1. Eheim is the way to go for sure

2. Hang off the back filters makes that waterfall that is fine and not noisy when your tank is top off all the way to the top, but once you start getting water lost through evaporation, then of course it makes noise. Depends where your tank is, mine is in my room and I can't sleep with noise

which is why I went with the Eheim canister filter, but you can always hide the tubes though


----------



## Roberacer1 (Aug 21, 2010)

I keep my tanks full anyways as I hate to look at the waterline. My issue with HOB (hang on back) filters is more that they don't tend to do that good of a job. It is simple look at the cubic inches (or centimeters if you prefer) of filter media in any given HOB (AKA overflow) filter, and compare that to it's canister counterpart (designated for same sized tank). Let's use the two with the most area in each class as an example. You (the reader) can decide which are the best to compare. Reasonably... did you not find that the canister has more media capacity?
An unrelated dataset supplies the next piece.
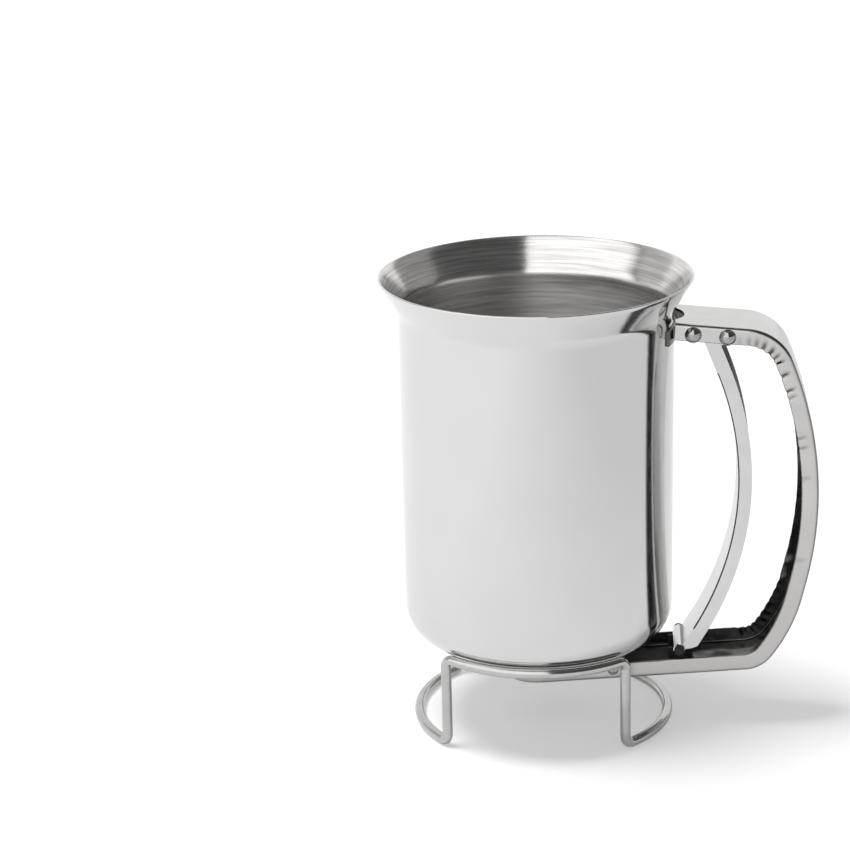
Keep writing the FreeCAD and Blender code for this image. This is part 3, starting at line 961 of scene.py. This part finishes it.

Yes, yes there are discussions regarding the fact that canisters are not well aerated internally and that if you have to change certain filter media often it is a pain but in the end most people like them because in practice they typically work better. On a side note I have also found that overflow filters are typically more guilty or "blow by" as a design flaw. I know I already said which brands I liked but I am a firm believer that as a buyer we should be well educated on what we are in fact looking at buying. Do your homework. Don't just trust the sales folks or even us online. Your using your best resource for all info right now. Click around a bit more. Check out the manufacturers themselves for one. The best ones in any field are usually painfully honest. They have to be as typically their buyers are the well educated ones. Be one of those buyers. It will make the whole hobby that much more fun.


----------